The ruling by the World Trade Organization arbitrators, which could inflame Trump administration criticism of the Geneva-based body, amounts to one of the largest penalties handed down by the WTO.
It comes a year after another ruling authorized the United States to slap penalties on EU goods worth up to $7.5 billion — including Gouda cheese, singlemalt whiskey and French wine — over the bloc’s support for Boeing rival Airbus.
Now the EU can have its own turn at trade punishment, and has already been considering which American products it could target. A preliminary list that the bloc has released suggests it could go after a wide range of products, including frozen fish and shellfish, dried fruit, tobacco, rum and vodka, handbags, motorcycle parts and tractors.
In the past in trade disputes, the EU has sought to roughly match products affected by previous American sanctions — such as by hitting U.S. distillers if French wines were targeted. The bloc could aim for areas where Boeing planes or parts are made.
The latest WTO decision cannot be appealed and puts the final word on a standoff dating to 2006. It is just one part of a string of long-running disputes between the two plane-making giants at the WTO. And it sets the stage for what could become intense negotiation between the EU and U.S. to end what could become tit-for-tat sanctions.

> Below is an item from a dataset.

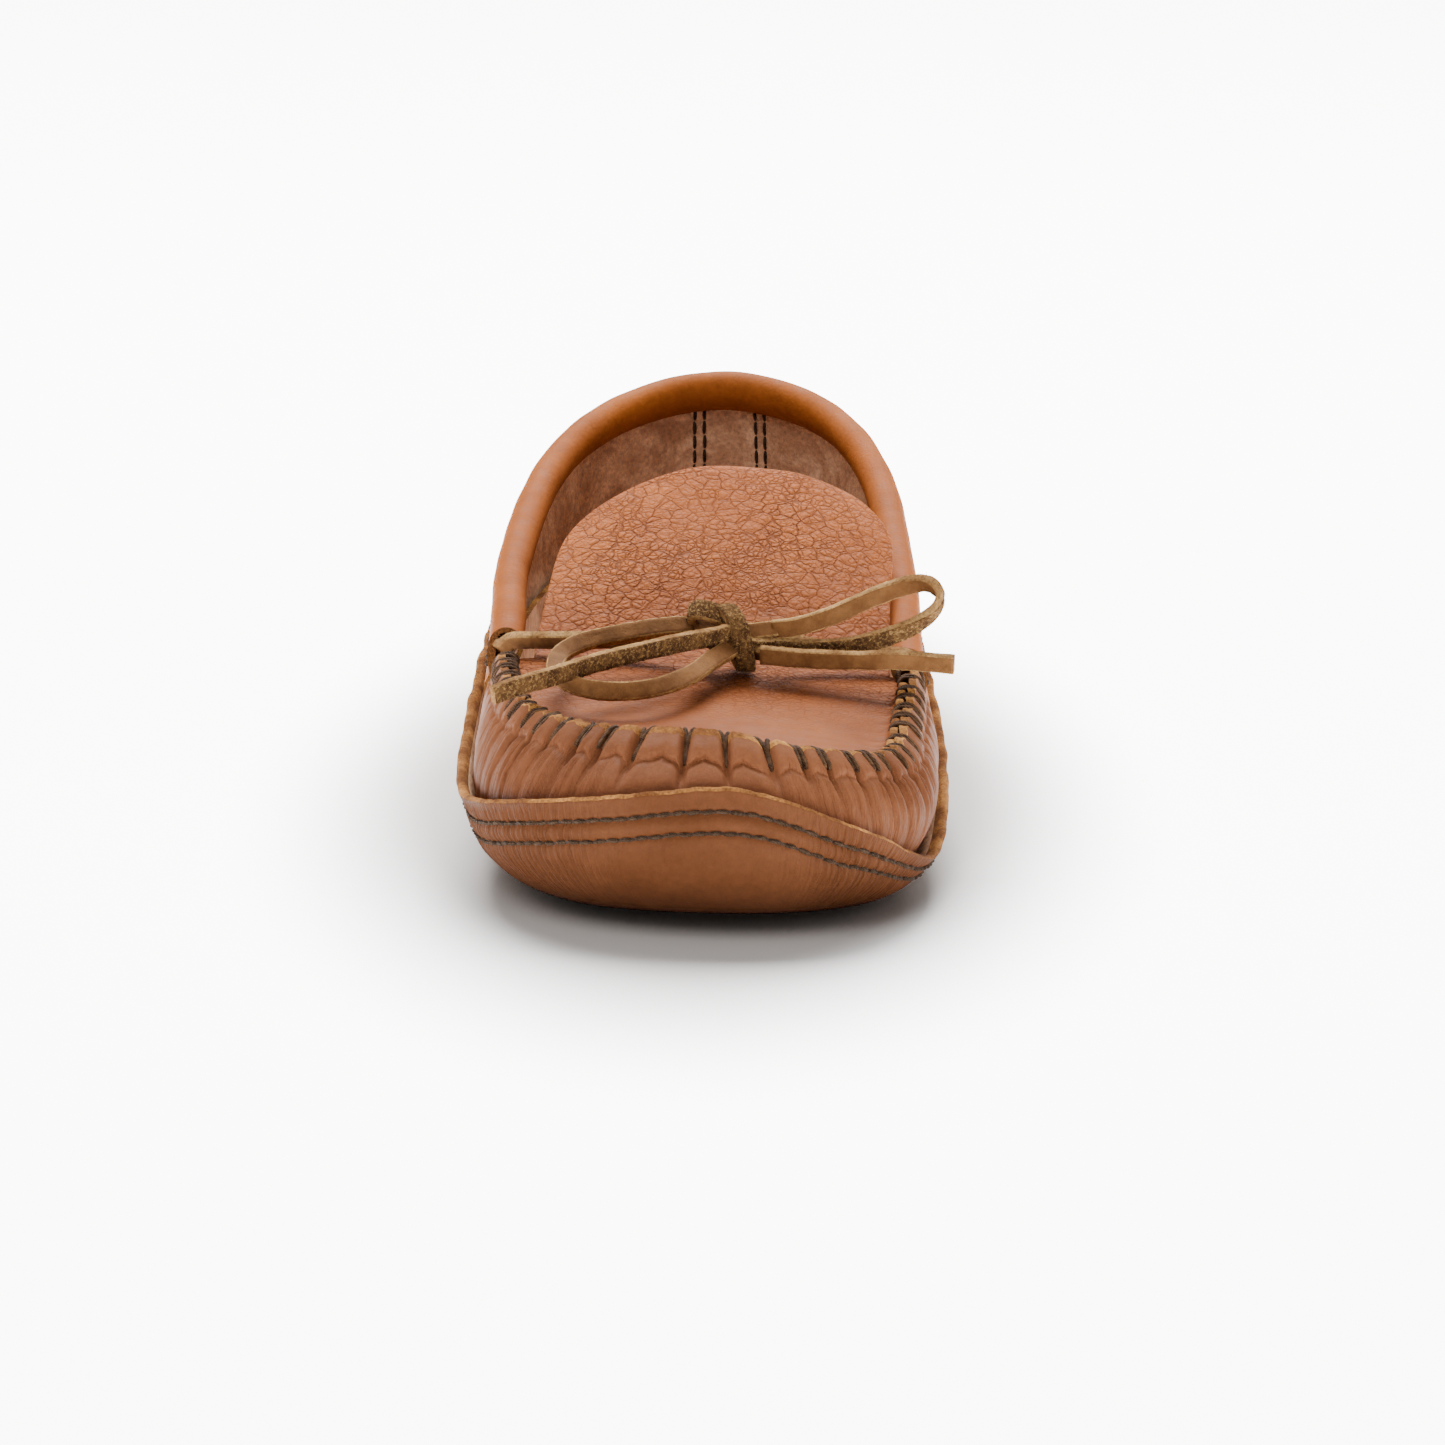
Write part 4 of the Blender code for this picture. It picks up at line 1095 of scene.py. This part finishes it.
def tongue():
    """The tongue, from where the plug ends to its rounded tip, with a cut edge all round."""
    shares = np.linspace(-1, 1, 120)
    near_tip = 0.9 + 0.1 * np.sin(np.linspace(0.05, 1, 26) * math.pi / 2)
    t_rows = np.concatenate([np.linspace(0.02, 0.9, 70), near_tip])
    first = tongue_top(shares, t_rows[0])
    root = []
    for back in np.linspace(PLUG_END, TONGUE_ROOT + 1.5 * MM, 9)[:-1]:
        y = np.full_like(shares, back - LENGTH / 2)
        blend = smooth(back, PLUG_END, TONGUE_ROOT + 3 * MM)
        flat = plug_surface(first[:, 0], y)
        root.append(np.column_stack([first[:, 0], y, flat + (first[:, 2] - flat) * blend**2]))
    rows = np.array(root + [tongue_top(shares, min(t, 0.9992)) for t in t_rows])
    # The underside lies a thickness below. Near the tip, where the rows are short, it follows their middle.
    normal = unit(np.cross(np.gradient(rows, axis=1), np.gradient(rows, axis=0)))
    normal *= np.where(normal[..., 2:] < 0, -1, 1)
    tipward = smooth(np.concatenate([np.zeros(len(root)), t_rows]), 0.80, 0.95)[:, None, None]
    centre_column = len(shares) // 2
    normal += (normal[:, centre_column : centre_column + 1] - normal) * tipward
    normal[-TIP_ROWS:] = normal[-TIP_ROWS - 1]
    under = rows - normal * LEATHER
    outline, beneath, normals = (edge_loop(grid) for grid in (rows, under, normal))
    outward = outline - np.array([rows[..., 0].mean(), rows[30, 0, 1], 0])
    outward[:, 2] = 0
    outward = unit(outward)
    rim = [outline]
    for down, out in ((0.25, 0.32), (0.9, 0.45), (1.55, 0.32)):
        rim.append(outline - normals * down * MM + outward * out * MM)
    make = Builder()
    make.grid(rows, GRAIN, wrap=False)
    make.grid(under, FLESH, wrap=False)
    make.grid([*rim, beneath], [GRAIN, RAW_EDGE, RAW_EDGE, FLESH], wrap=True)
    piece = make.build("tongue_leather", [PLUG_LEATHER, CUT, LIT_LINING])
    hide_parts("tongue")
    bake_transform(piece)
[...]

The arbitrators were tasked with setting a dollar value in sanctions such as tariffs that the EU could impose after the WTO’s appellate body found last year that Boeing had received at least $5 billion in subsidies that were prohibited under international trade rules.
The United States had argued that the illegal support merited no more than $412 million in penalties, while the EU had countered that it deserved nearly $8.6 billion. The award in essence was nearly 10 times more than what the U.S. had claimed, and under half what the EU wanted.
The EU had argued that tax breaks for Boeing from Washington state, which is home to major manufacturing operations, unfairly harmed Airbus jets in the large single-aisle civil aircraft market — namely the A320neo and A320ceo aircraft. The U.S. argues that those tax breaks ended this year, eliminating any basis for the award.
U.S. Trade Representative Robert Lighthizer said the decision “doesn’t really authorize any action on their part” because Washington state has already repealed the tax breaks that the WTO deemed illegal. “Our view is that we’re in compliance,” Lighthizer said.
The WTO arbitrators said that the lifting of the tax breaks was not enough to prevent the award in favor of the EU.